> **STATED PROBLEM**
Give back all the data exactly, line by line.

> **DATA EXCERPT**
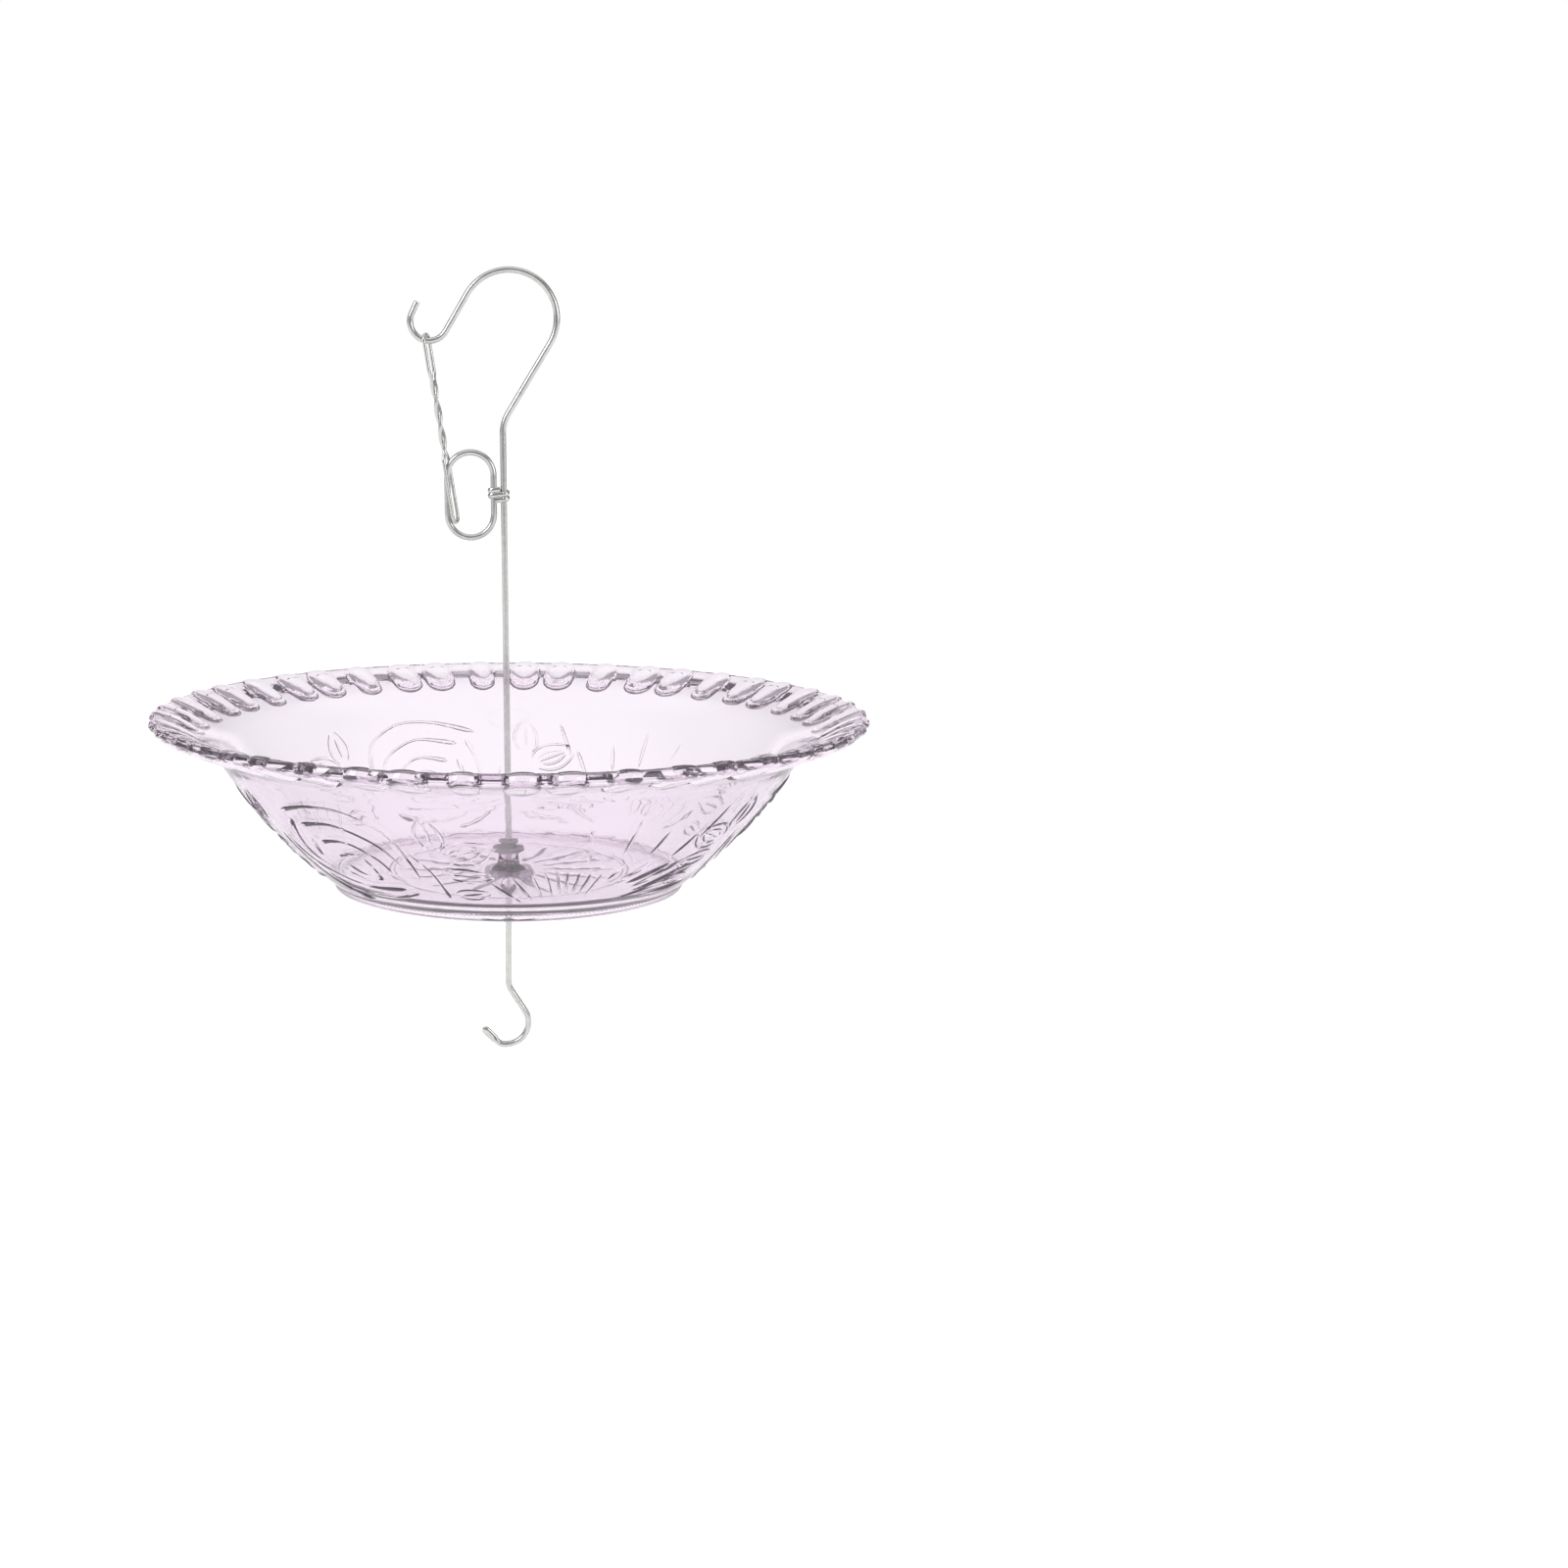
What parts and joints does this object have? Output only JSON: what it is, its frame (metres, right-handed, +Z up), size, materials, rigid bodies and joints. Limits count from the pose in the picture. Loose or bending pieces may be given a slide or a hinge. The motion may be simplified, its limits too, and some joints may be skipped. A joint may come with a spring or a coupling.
{
  "type": "hanging bird bath",
  "caption": "Hanging bird bath: a clear bowl with a beaded edge and pressed roses, carried on a bent wire hanger with a latched hook.",
  "frame": {"origin": "underside of the main hook's crest, where the bath hangs on its bracket or branch", "axes": "+Z up along the rod; +X away from the latch, in the plane of the hanger's hooks; +Y to the back"},
  "size_m": [0.3048, 0.3047, 0.3341],
  "materials": {
    "clear_lilac": "clear with a faint lilac tint, polished",
    "galvanised_wire": "dull galvanised",
    "dark_rubber": "matt",
    "smoke_clear": "clear, faintly smoky"
  },
  "bodies": {
    "hanger": {"hanger_wire": "galvanised_wire", "oval_ring": "galvanised_wire", "ferrule": "galvanised_wire", "sealing_washer": "dark_rubber", "retaining_collar": "dark_rubber", "support_spider": "smoke_clear"},
    "bowl": {"bowl": "clear_lilac"},
    "latch": {"latch_link": "galvanised_wire"}
  },
  "joints": [
    {"name": "bowl_turn", "type": "hinge", "parent": "hanger", "child": "bowl", "pos_m": [0, 0, -0.25], "axis": [0, 0, 1], "continuous": true},
    {"name": "latch_lift", "type": "slide", "parent": "hanger", "child": "latch", "axis": [0, 0, 1], "range_m": [0, 0.0085]}
  ]
}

> **ANSWER TO THIS TASK**
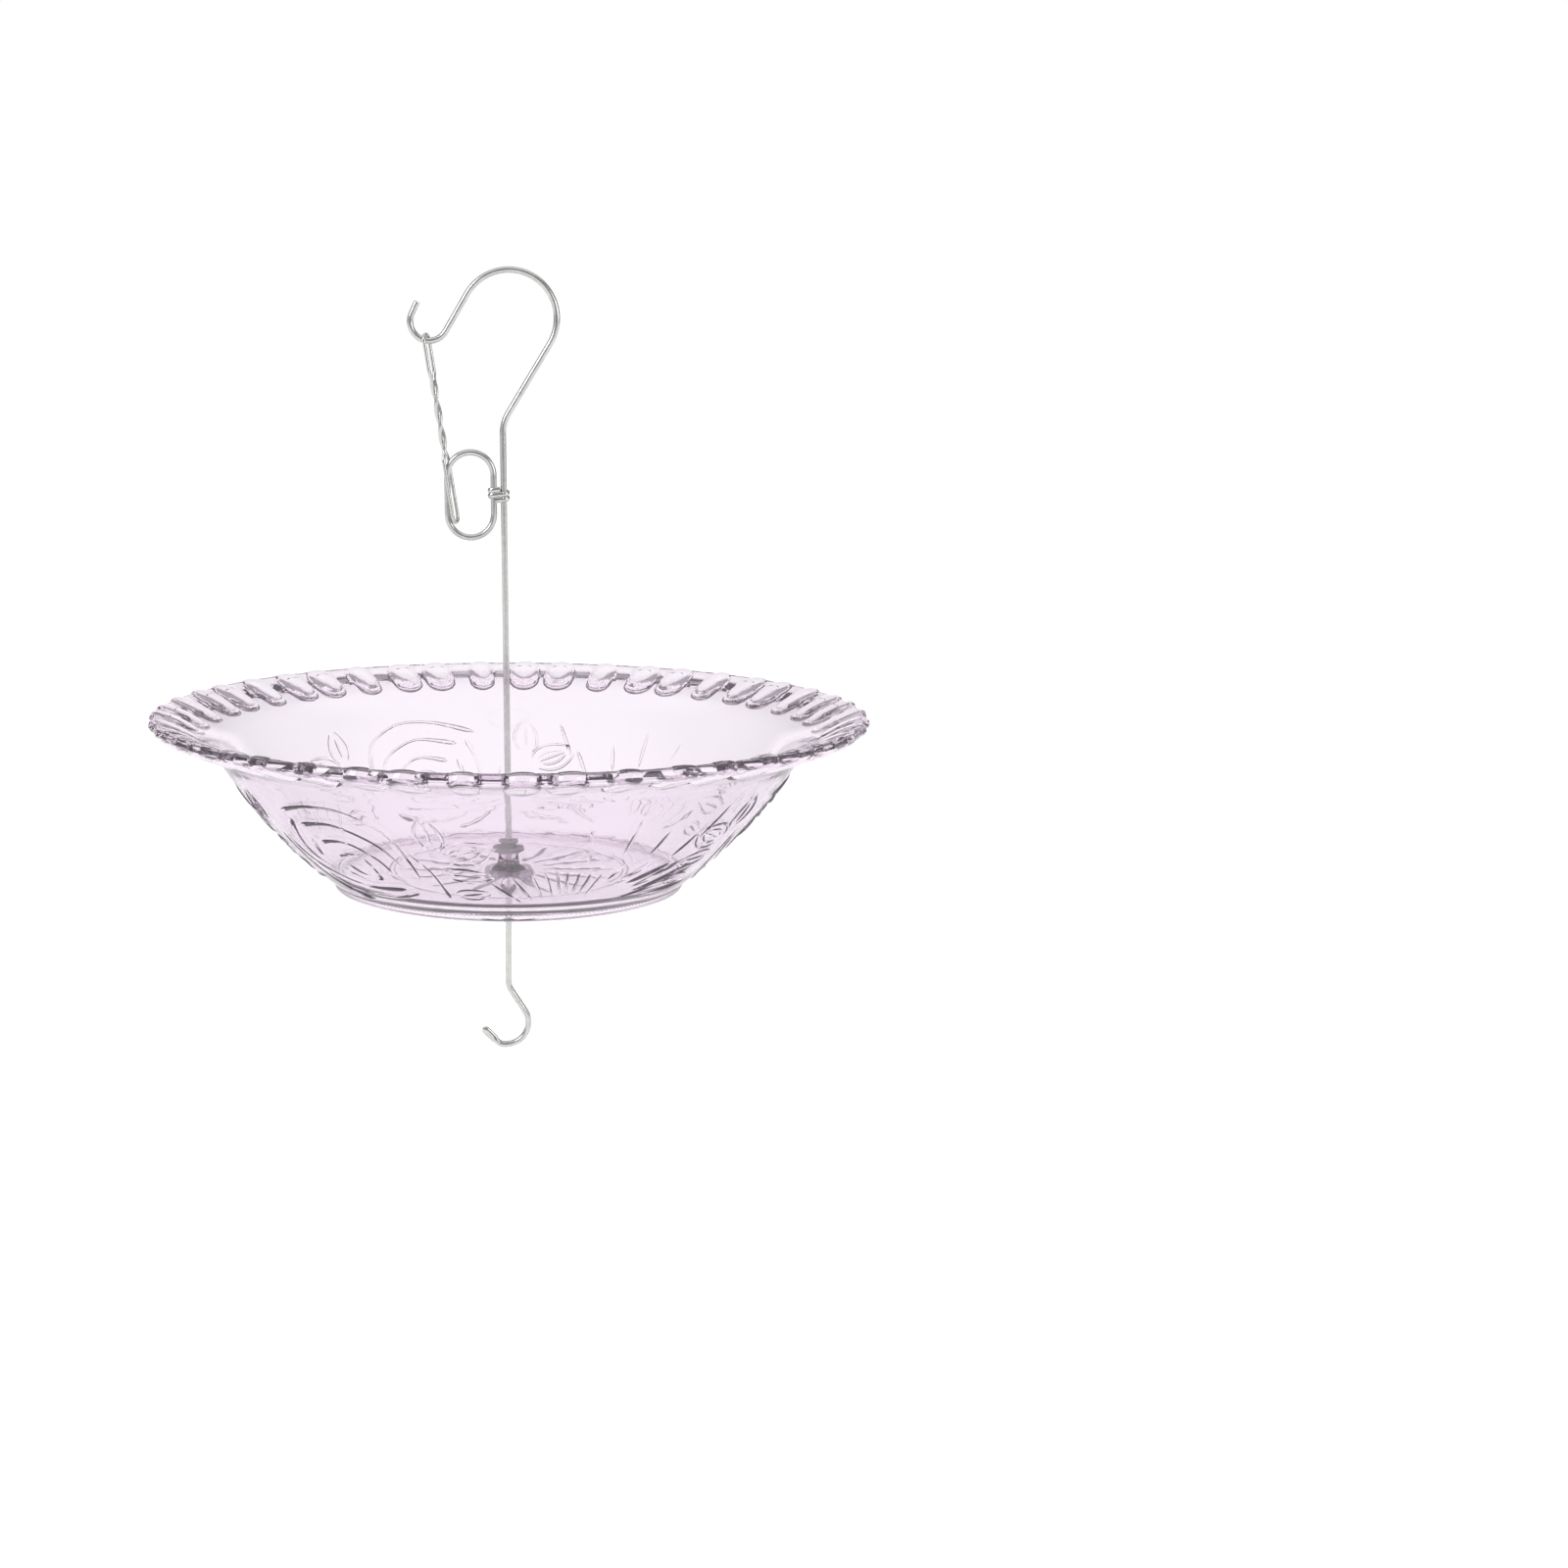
What parts and joints does this object have? Output only JSON: what it is, its frame (metres, right-handed, +Z up), size, materials, rigid bodies and joints. Limits count from the pose in the picture. Loose or bending pieces may be given a slide or a hinge. The motion may be simplified, its limits too, and some joints may be skipped. A joint may come with a spring or a coupling.
{
  "type": "hanging bird bath",
  "caption": "Hanging bird bath: a clear bowl with a beaded edge and pressed roses, carried on a bent wire hanger with a latched hook.",
  "frame": {"origin": "underside of the main hook's crest, where the bath hangs on its bracket or branch", "axes": "+Z up along the rod; +X away from the latch, in the plane of the hanger's hooks; +Y to the back"},
  "size_m": [0.3048, 0.3047, 0.3341],
  "materials": {
    "clear_lilac": "clear with a faint lilac tint, polished",
    "galvanised_wire": "dull galvanised",
    "dark_rubber": "matt",
    "smoke_clear": "clear, faintly smoky"
  },
  "bodies": {
    "hanger": {"hanger_wire": "galvanised_wire", "oval_ring": "galvanised_wire", "ferrule": "galvanised_wire", "sealing_washer": "dark_rubber", "retaining_collar": "dark_rubber", "support_spider": "smoke_clear"},
    "bowl": {"bowl": "clear_lilac"},
    "latch": {"latch_link": "galvanised_wire"}
  },
  "joints": [
    {"name": "bowl_turn", "type": "hinge", "parent": "hanger", "child": "bowl", "pos_m": [0, 0, -0.25], "axis": [0, 0, 1], "continuous": true},
    {"name": "latch_lift", "type": "slide", "parent": "hanger", "child": "latch", "axis": [0, 0, 1], "range_m": [0, 0.0085]}
  ]
}